• [Task description]: Only lines holding the word "hinge" should be copied from the material.

::: Input material :::

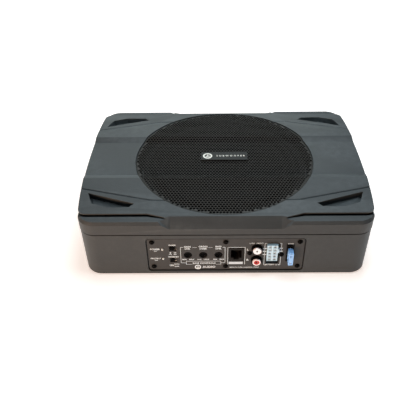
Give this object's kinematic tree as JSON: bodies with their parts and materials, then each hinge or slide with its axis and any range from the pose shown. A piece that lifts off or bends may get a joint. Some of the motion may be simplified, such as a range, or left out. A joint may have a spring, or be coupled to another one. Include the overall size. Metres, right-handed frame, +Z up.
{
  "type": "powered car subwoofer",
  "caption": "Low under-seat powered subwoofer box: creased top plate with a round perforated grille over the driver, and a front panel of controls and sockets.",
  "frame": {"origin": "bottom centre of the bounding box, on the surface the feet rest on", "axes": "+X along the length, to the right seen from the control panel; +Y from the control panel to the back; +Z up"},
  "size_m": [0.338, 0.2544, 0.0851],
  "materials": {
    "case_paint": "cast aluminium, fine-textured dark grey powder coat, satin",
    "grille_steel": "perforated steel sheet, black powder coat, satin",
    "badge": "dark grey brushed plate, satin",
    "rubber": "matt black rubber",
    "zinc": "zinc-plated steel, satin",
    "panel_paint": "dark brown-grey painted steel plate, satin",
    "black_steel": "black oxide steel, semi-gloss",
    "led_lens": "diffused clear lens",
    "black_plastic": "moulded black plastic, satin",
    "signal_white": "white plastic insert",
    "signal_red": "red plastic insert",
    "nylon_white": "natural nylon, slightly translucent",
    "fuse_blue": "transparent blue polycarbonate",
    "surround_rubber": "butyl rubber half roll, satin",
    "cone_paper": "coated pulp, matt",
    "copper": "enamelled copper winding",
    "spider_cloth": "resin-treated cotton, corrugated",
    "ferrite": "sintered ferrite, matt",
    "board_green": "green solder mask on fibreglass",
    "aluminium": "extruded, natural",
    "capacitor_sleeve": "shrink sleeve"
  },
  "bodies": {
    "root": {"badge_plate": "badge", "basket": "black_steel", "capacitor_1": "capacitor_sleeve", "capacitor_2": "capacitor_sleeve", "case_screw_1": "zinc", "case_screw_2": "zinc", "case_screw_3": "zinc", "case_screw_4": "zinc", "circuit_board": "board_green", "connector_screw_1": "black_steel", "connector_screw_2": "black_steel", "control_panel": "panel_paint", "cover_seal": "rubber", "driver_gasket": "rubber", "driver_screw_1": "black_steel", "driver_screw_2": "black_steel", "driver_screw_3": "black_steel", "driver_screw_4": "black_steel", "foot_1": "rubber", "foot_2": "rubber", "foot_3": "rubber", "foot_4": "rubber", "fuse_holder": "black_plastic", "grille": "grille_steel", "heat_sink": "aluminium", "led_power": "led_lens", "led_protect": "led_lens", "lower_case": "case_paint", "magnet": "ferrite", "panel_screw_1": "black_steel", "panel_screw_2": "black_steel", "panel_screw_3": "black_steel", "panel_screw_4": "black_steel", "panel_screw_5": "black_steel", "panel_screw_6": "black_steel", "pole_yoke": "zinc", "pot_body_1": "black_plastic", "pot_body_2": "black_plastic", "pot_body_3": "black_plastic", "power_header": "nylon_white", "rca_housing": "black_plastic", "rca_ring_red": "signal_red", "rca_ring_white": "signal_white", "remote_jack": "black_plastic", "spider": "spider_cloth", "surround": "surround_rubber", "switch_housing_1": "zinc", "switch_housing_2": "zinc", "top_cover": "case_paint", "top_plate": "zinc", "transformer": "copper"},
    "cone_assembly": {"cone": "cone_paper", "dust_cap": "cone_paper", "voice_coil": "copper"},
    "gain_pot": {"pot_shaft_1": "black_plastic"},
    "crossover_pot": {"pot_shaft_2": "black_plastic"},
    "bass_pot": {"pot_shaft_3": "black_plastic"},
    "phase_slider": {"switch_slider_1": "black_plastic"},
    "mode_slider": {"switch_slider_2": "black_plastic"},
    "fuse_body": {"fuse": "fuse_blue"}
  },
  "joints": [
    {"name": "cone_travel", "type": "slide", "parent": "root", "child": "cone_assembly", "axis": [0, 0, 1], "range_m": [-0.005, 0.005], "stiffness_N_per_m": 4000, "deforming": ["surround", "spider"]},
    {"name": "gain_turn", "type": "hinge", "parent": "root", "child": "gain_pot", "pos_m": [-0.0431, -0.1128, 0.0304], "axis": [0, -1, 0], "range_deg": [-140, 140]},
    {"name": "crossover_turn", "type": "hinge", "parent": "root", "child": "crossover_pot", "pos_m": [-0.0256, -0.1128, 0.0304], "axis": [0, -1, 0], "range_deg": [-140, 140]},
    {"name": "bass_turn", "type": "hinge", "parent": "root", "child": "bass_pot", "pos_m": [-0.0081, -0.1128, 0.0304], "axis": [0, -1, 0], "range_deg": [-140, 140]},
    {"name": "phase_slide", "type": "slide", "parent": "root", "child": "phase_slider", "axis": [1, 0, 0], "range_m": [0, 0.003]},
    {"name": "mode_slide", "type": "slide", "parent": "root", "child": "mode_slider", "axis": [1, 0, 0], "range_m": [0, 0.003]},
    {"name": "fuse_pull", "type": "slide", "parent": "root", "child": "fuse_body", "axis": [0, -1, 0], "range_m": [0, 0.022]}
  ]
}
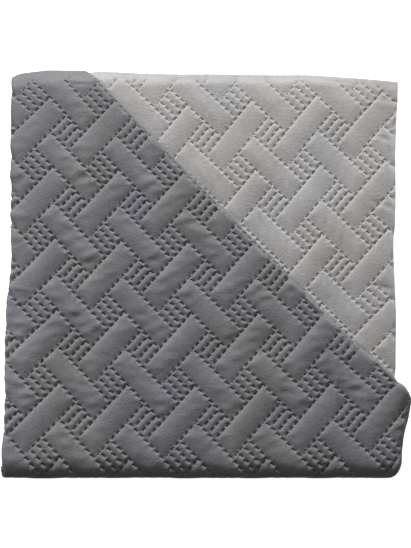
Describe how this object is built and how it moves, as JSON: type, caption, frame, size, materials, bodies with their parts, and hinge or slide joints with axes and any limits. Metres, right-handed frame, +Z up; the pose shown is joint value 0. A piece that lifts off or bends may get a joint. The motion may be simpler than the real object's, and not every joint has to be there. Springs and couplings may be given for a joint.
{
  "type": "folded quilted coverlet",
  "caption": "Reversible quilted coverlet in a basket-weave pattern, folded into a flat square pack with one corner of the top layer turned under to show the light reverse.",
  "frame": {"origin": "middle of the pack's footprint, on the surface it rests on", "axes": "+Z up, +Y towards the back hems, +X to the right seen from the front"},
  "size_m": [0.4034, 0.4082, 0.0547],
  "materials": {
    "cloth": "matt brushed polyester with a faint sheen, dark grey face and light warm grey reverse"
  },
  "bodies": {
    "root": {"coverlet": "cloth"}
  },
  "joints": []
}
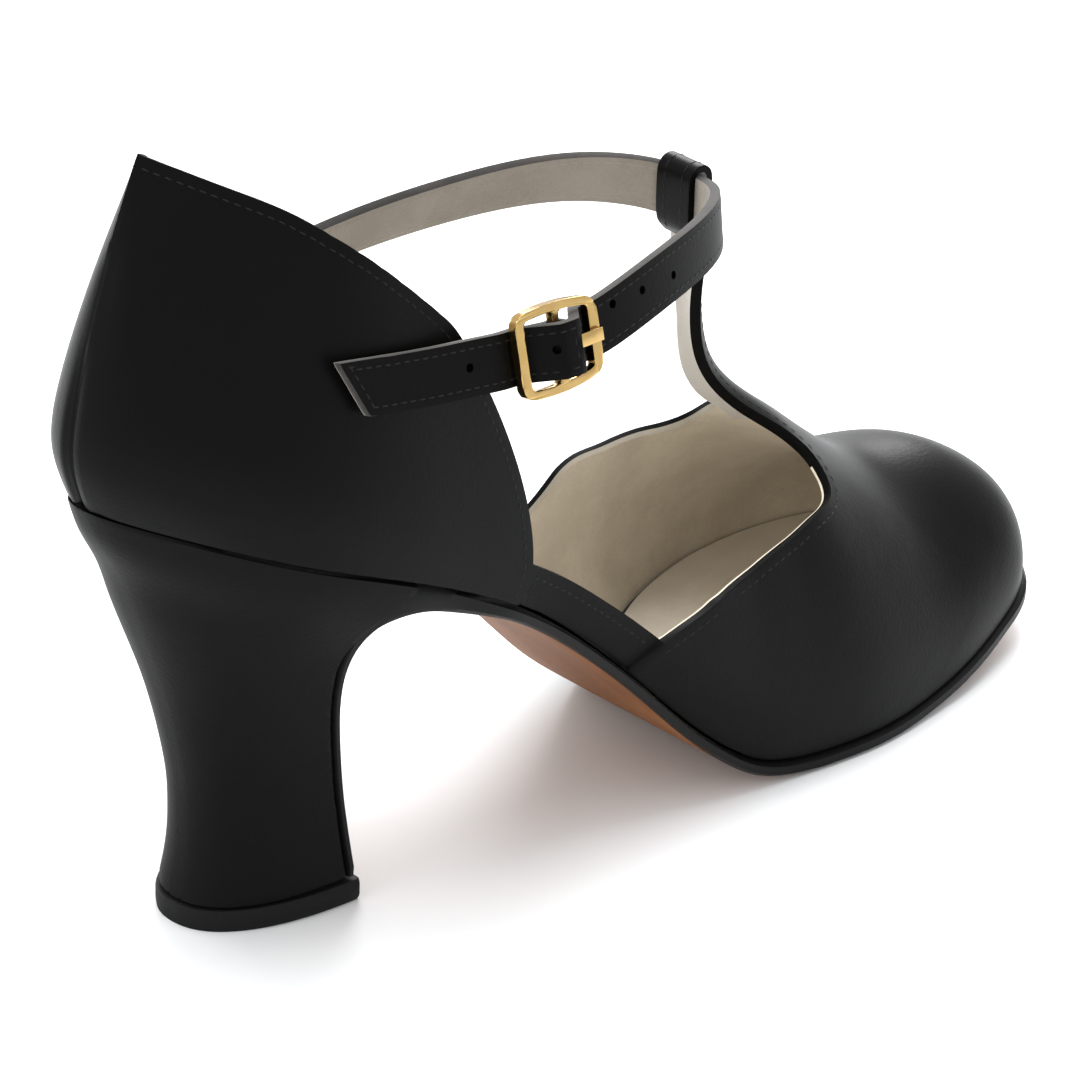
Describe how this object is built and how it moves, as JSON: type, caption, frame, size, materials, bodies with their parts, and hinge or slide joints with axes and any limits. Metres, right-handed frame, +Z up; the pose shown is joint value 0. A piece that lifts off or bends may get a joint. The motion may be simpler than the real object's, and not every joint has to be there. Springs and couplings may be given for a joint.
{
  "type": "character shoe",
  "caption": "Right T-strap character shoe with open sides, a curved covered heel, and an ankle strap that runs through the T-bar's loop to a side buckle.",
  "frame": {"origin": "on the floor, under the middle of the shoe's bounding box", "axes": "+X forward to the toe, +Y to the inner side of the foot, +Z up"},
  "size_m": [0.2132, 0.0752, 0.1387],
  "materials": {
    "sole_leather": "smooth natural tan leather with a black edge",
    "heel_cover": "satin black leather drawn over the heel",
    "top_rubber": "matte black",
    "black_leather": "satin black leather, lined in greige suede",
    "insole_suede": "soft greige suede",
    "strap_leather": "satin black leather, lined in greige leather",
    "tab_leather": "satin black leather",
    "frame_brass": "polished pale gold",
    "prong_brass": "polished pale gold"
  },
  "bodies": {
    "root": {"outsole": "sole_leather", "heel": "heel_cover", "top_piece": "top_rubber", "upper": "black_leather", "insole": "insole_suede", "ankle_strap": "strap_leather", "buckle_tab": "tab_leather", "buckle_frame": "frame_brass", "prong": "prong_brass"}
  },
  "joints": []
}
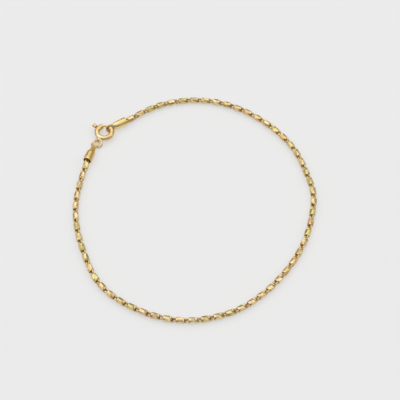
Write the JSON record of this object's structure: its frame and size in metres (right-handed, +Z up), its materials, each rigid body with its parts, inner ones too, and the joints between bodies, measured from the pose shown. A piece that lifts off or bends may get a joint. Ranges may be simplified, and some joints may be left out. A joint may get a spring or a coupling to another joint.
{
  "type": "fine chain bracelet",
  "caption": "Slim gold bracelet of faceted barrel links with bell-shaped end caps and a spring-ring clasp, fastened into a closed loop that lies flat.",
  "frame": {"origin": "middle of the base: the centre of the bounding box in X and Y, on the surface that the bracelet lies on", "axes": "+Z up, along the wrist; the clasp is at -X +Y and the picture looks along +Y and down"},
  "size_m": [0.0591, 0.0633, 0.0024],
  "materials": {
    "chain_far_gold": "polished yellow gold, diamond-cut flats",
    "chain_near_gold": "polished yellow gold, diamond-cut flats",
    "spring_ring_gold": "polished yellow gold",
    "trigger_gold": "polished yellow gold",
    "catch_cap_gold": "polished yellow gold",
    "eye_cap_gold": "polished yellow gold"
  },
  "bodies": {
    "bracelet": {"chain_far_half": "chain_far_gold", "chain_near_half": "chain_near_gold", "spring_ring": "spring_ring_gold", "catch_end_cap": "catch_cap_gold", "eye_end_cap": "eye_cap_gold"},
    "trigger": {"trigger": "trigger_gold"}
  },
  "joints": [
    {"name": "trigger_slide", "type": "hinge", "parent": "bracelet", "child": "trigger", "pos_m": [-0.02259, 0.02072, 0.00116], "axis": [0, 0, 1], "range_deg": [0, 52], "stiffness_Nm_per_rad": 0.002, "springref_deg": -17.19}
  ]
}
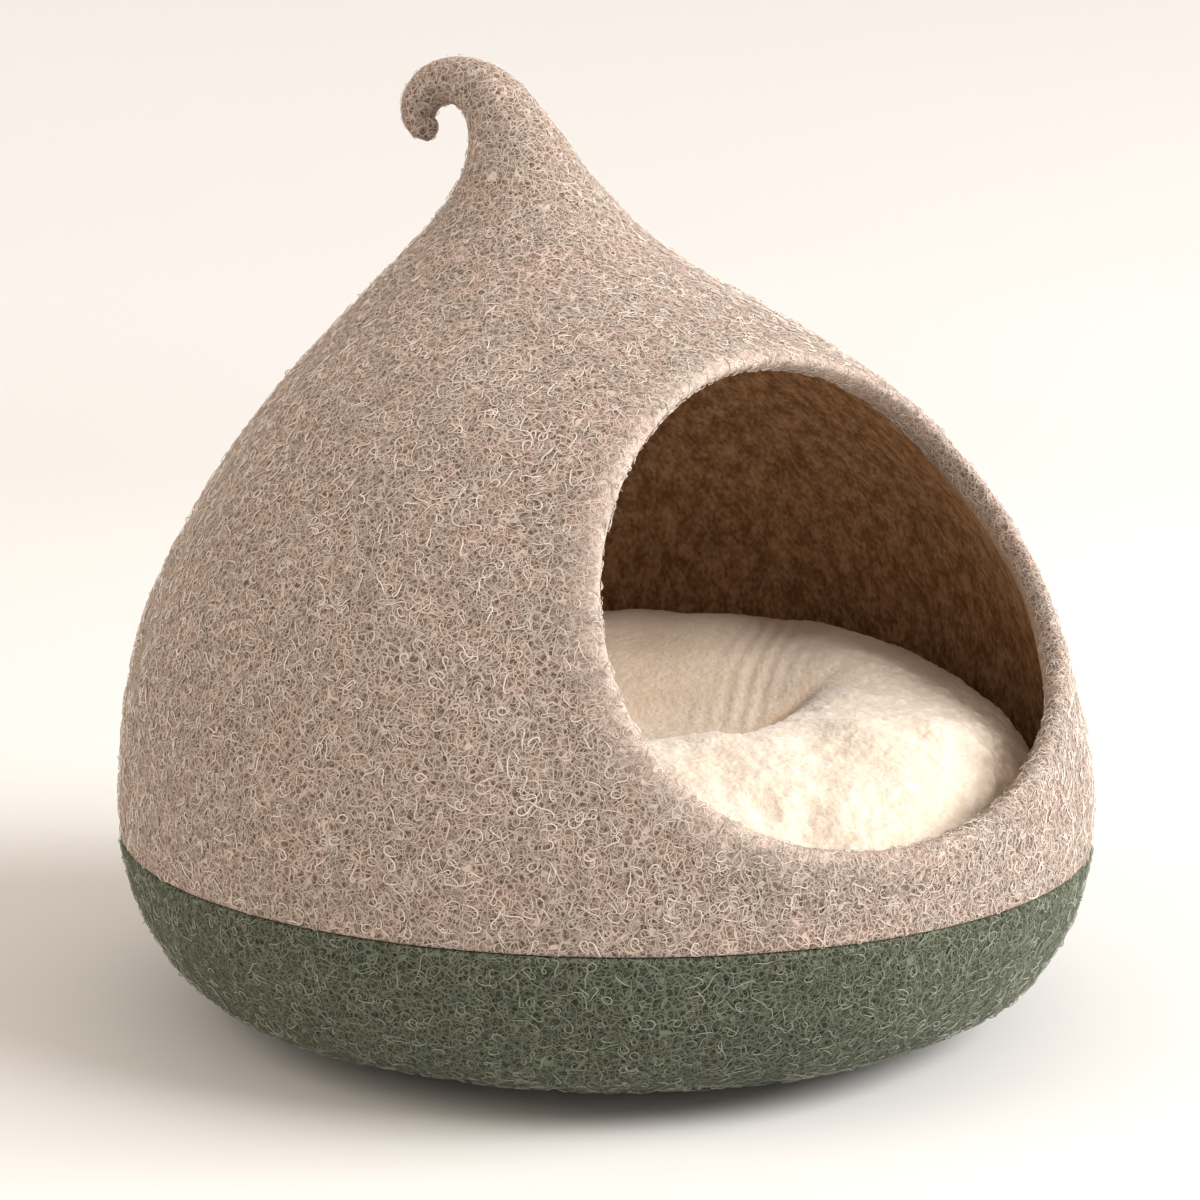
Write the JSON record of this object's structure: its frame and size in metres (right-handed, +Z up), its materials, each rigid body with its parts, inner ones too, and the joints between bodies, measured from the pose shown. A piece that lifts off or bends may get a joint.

:::

• [Task result]:
Give this object's kinematic tree as JSON: bodies with their parts and materials, then each hinge or slide with its axis and any range from the pose shown. A piece that lifts off or bends may get a joint. Some of the motion may be simplified, such as a range, or left out. A joint may have a spring, or be coupled to another one. Include the overall size. Metres, right-handed frame, +Z up.
    {"name": "gain_turn", "type": "hinge", "parent": "root", "child": "gain_pot", "pos_m": [-0.0431, -0.1128, 0.0304], "axis": [0, -1, 0], "range_deg": [-140, 140]},
    {"name": "crossover_turn", "type": "hinge", "parent": "root", "child": "crossover_pot", "pos_m": [-0.0256, -0.1128, 0.0304], "axis": [0, -1, 0], "range_deg": [-140, 140]},
    {"name": "bass_turn", "type": "hinge", "parent": "root", "child": "bass_pot", "pos_m": [-0.0081, -0.1128, 0.0304], "axis": [0, -1, 0], "range_deg": [-140, 140]},
Describe how this object is built and how it moves, as JSON: type, caption, frame, size, materials, bodies with their parts, and hinge or slide joints with axes and any limits. Metres, right-handed frame, +Z up; the pose shown is joint value 0. A piece that lifts off or bends may get a joint. The motion may be simpler than the real object's, and not every joint has to be there. Springs and couplings may be given for a joint.
Describe how this object is built and how it moves, as JSON: type, caption, frame, size, materials, bodies with their parts, and hinge or slide joints with axes and any limits. Metres, right-handed frame, +Z up; the pose shown is joint value 0. A piece that lifts off or bends may get a joint. The motion may be simpler than the real object's, and not every joint has to be there. Springs and couplings may be given for a joint.
    {"name": "trigger_slide", "type": "hinge", "parent": "bracelet", "child": "trigger", "pos_m": [-0.02259, 0.02072, 0.00116], "axis": [0, 0, 1], "range_deg": [0, 52], "stiffness_Nm_per_rad": 0.002, "springref_deg": -17.19}